When I was chair of the PTA I used to have an annual battle with the ladies on the committee, they were all ladies on the committee except me. We used to run a dance every year in the village hall. I would insist on a local farmer doing the music. He had no lights, no effects, just a deck and some records but
he only charged £15. That meant we were into profit as soon as the committee had bought tickets. He always used to bring a spot prize with him which would be won by the couple dancing closest to a rusty nail stuck in the ceiling. He always chose the same nail, same spot, so the spot dance always became something of a rugby scrum. The year after I retired the ladies had a live band and lost £150.

A couple of years ago, we had a golf day at the rugby club and the first prize was a pig. Everyone was going ha ha, very funny, but secretly suspecting it was a frozen pig for the deep freeze. Some of them were already smacking their lips in anticipation of the crackling. Actually it wasn’t a frozen pig, it was a fresh one. Very fresh, alive and well and weighing about 200lbs. They let it loose in the clubhouse where it ran amok as it rooted about for food scraps left from the dinner we’d just had. Half the people were on the floor because their chairs had been knocked over and half were on the tables because they were afraid of it.

My favourite fundraising story is of the cheese and wine we held here at the house once for the rugby club. Things got a bit out of hand, as they do, and someone fetched the children’s donkey out of the field and into the house and raised a lot of money giving donkey rides — once around the kitchen and twice around the sitting room for a £1. Women with tight skirts were 50p. The donkey was impeccably behaved from a lavatorial point of view.

Our promise auction for the school was fun. If you were associated with a school in a large town or city you probably wouldn’t get the chance to buy a load of manure, two tractor batteries or some hay. There was a load of logs on offer that made £70. The £70 was bid by the person who had given the logs. I had to ask why he had done it. ‘What time have I got to cut a load of logs?’ came the reply.

I’M OFF to bed, as usual, fairly early – it’s where I do most of my reading. There are three of our bed and breakfast guests in their sitting room, I’ve not yet met them, so I pause to say hello.

They ask me for a corkscrew to open a bottle of wine, which I get, along with three better wine glasses than the ones they are using.

They ask me to join them in a drink, which I decline, but I do sit down for a chat.

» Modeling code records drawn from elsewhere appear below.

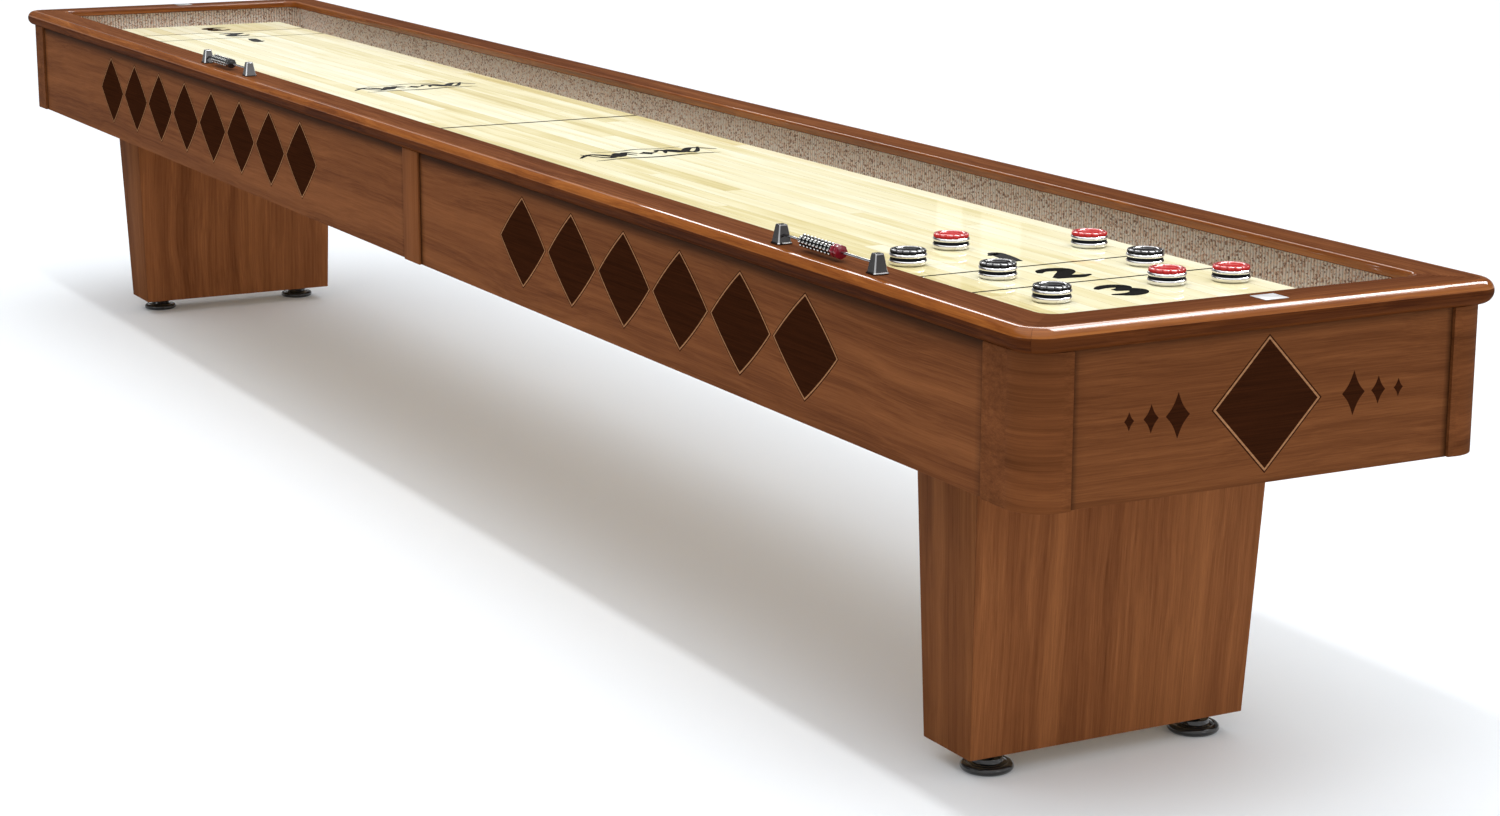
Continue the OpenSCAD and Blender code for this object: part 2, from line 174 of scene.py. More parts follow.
def stops(places, *colours):
    """Colour ramp stops from their places and 8-bit sRGB colours."""
    return [(place, rgb(*colour)) for place, colour in zip(places, colours)]


def grain_vector(mat):
    """Along the grain, across the face, and depth, in metres, as each piece stores it."""
    return put(mat, "ShaderNodeAttribute", attribute_name="grain").outputs["Vector"]


def tone_and_shade_value(mat):
    """How dark one place of a piece is, as each piece stores it: random tone on the playfield strips, painted shade
    on the veneers and between the carpet's ribs.
    """
    return put(mat, "ShaderNodeAttribute", attribute_name="tone").outputs["Fac"]


def place_vector(mat):
    return put(mat, "ShaderNodeTexCoord").outputs["Object"]


SWAY = 0.09
PORE_DARK = (0.03, 0.012, 0.006, 1.0)
PAINTED_SHADE_DARK = (0.012, 0.005, 0.002, 1.0)


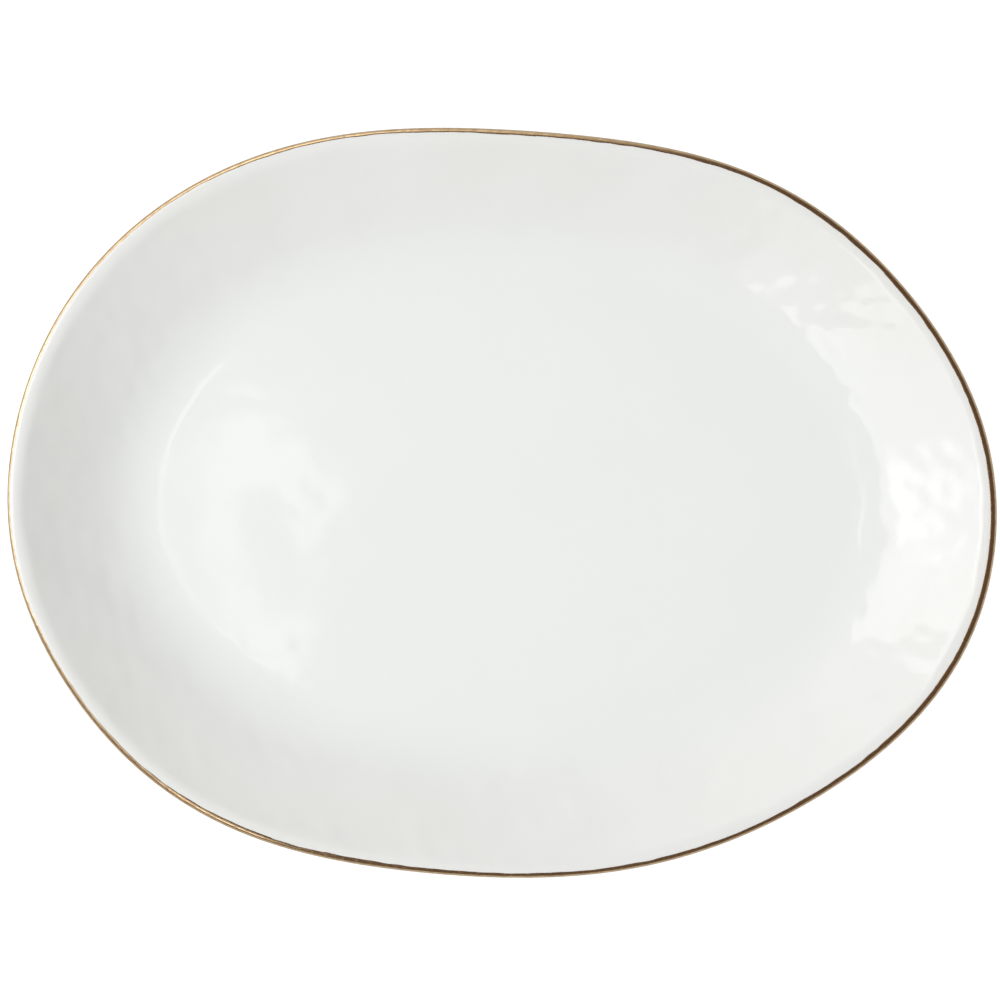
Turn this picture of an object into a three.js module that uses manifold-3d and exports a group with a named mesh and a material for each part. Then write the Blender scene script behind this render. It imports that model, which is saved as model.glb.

The conversation drifts towards wildlife. They have been watching our pond and, in particular, the mallard and her young, and a coot and her young. The mallard ducklings are declining in number and I suspect the coots are to blame.

I tell them I’ve been watching
Springwatch
. They tell me they love the programme, but just can’t put up with Bill Oddie, so they don’t watch it any more.

I can sympathise with that, perhaps it’s because dairy farmers are more used to adversity and become more pragmatic, but I tolerate Bill Oddie because I enjoy seeing the wildlife.

It’s a classic case of a ‘celebrity’ who thinks his ego is more important than the programme. On one show he talked about a species of bird being reintroduced to the UK. The reintroduction was set back a year when the birds strayed off their sanctuary on to a farm where they were ‘inevitably’ poisoned. He was saying quite clearly that farms are synonymous with a poisoned environment. How disgraceful is that?

He wants squeezing into a wetsuit and dropping in a cold loch, where, with a bit of luck, he might be picked up by an osprey and fed to its young – all shown on camera, of course.